Per illustrare l’analisi dei distrattori, utilizziamo gli item del data set multiplechoice
in hemp
. Si tratta di un ipotetico test a scelta multipla composto da 27 item somministrati a 496 candidati. Le quattro opzioni di risposta sono codificate come 1, 2, 3 e 4 nel data set. Utilizziamo la funzione distract
in hemp
per calcolare la proporzione di candidati che selezionano ciascun distrattore.
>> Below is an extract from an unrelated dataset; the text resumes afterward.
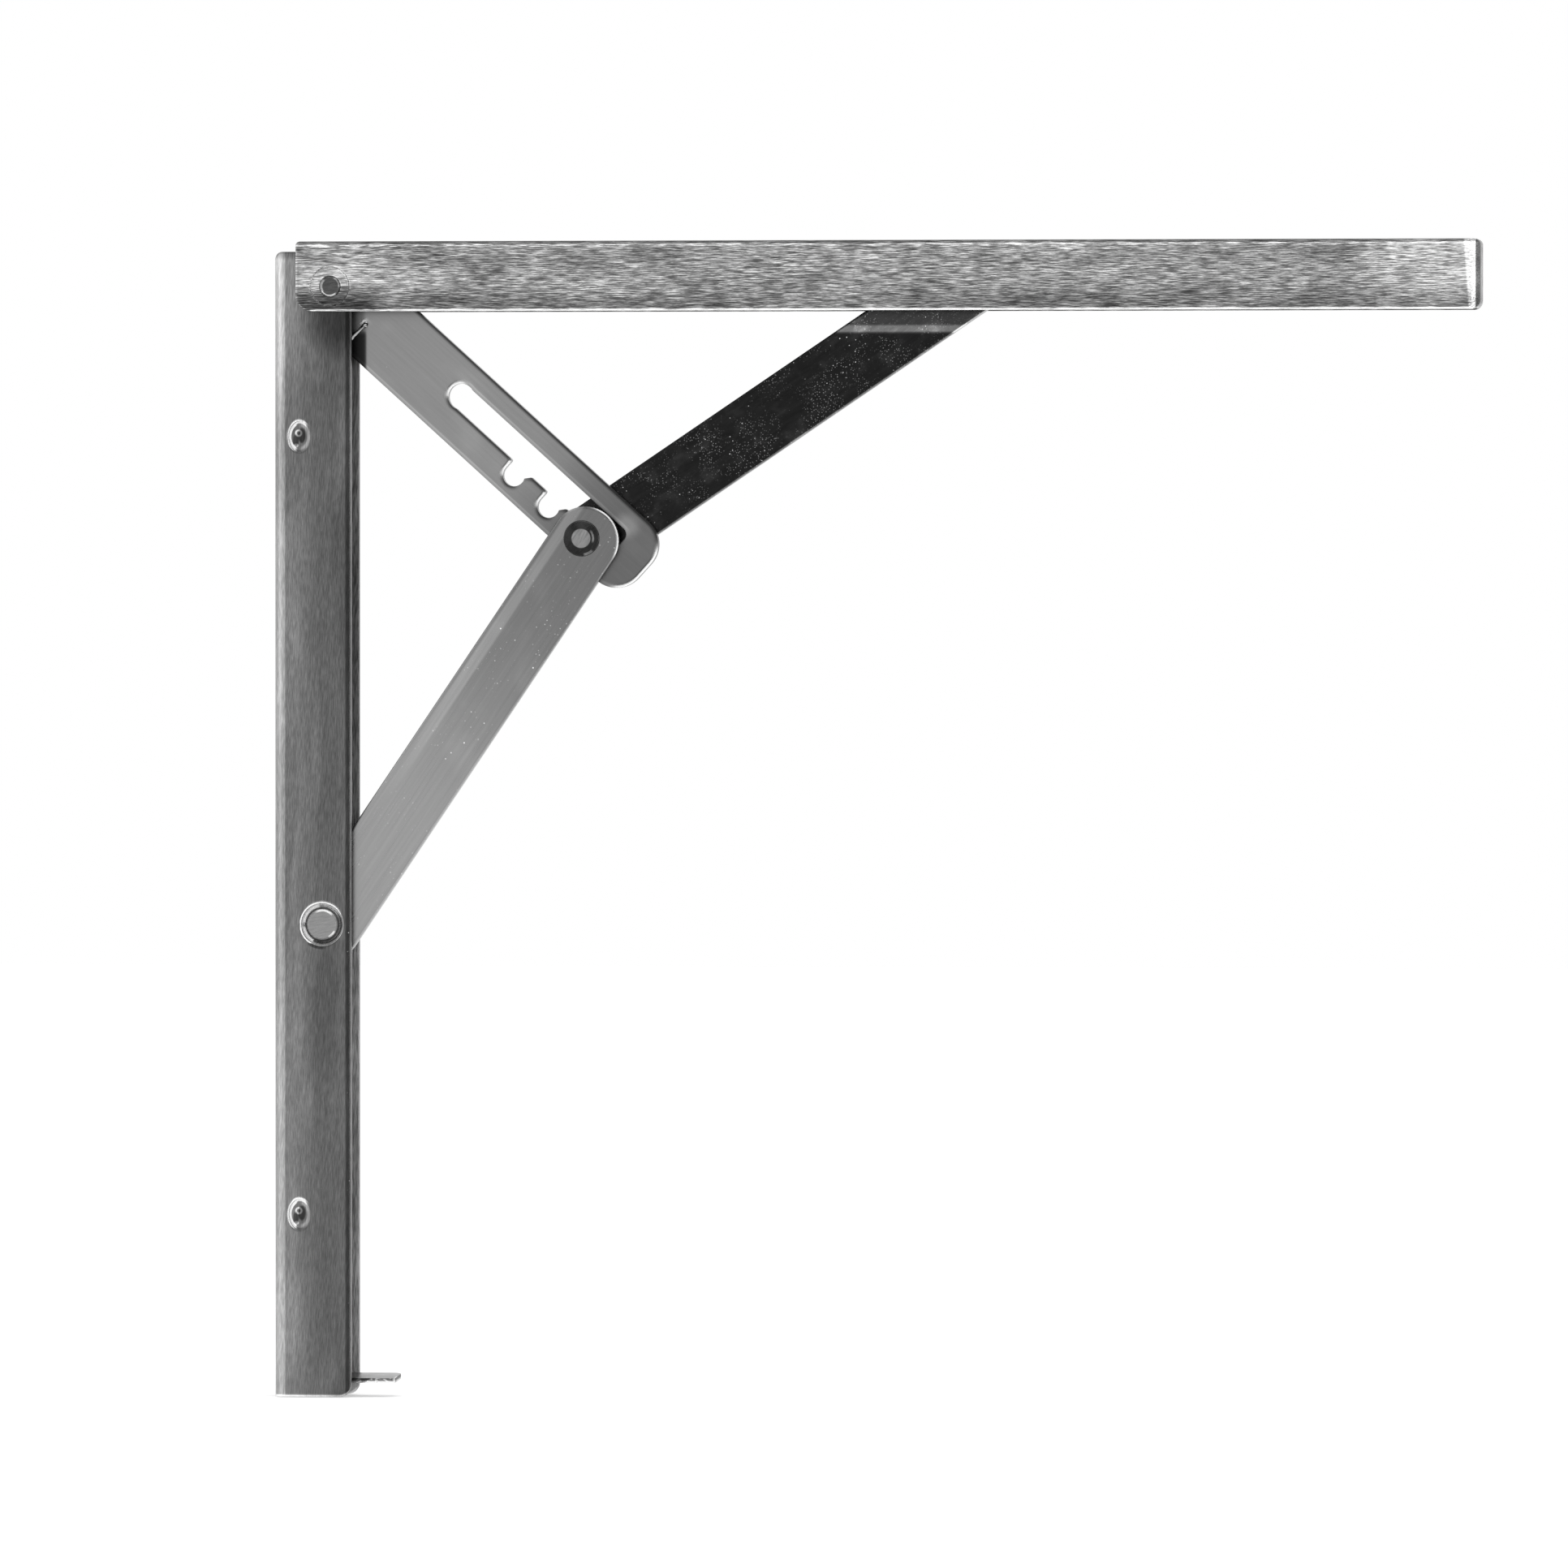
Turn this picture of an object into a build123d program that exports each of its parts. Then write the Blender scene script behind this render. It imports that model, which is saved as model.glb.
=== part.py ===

distractors <- distract(multiplechoice)
head(distractors)
#> 1 2 3 4
#> item1 0.044 0.058 0.052 0.845
#> item2 0.109 0.069 0.792 0.030
#> item3 0.188 0.562 0.058 0.192
#> item4 0.034 0.125 0.742 0.099
#> item5 0.351 0.254 0.042 0.353
#> item6 0.081 0.198 0.558 0.163
Nella tabella sopra, vediamo che molti item avevano distrattori selezionati circa il 5% delle volte o meno. Questi distrattori potrebbero essere candidati per una revisione in quanto sono stati approvati ad un livello così basso da suggerire che la maggior parte degli esaminandi non li ha considerati come opzioni plausibili. Per l’item 1, i distrattori funzionavano tutti più o meno allo stesso modo (ovvero circa il 5% delle volte ogniuno è stato approvato), suggerendo che funzionavano tutti bene rispetto l’uno all’altro, ma che l’item era troppo facile (la risposta corretta era l’opzione 4, selezionata dall’84.5% degli esaminandi). Al contrario, l’item 5 era un item più difficile, con la risposta corretta che ancora una volta era l’opzione 4. Le opzioni 1 e 2 erano molto probabilmente fraintendimenti, mentre l’opzione 3 potrebbe essere rivista o potenzialmente eliminata da questo item a causa del basso tasso di approvazione (solo il 4.2%). Dato l’approvazione molto alta dell’opzione 1 (35.1%), è molto probabile che anche questa opzione fosse corretta. Per ottenere una visione più completa del funzionamento dell’item, sarebbe consigliabile calcolare l’indice di discriminazione specifico per quell’item. Questo ci permetterebbe di ottenere ulteriori informazioni sulla capacità dell’item di distinguere tra candidati di alto e basso livello.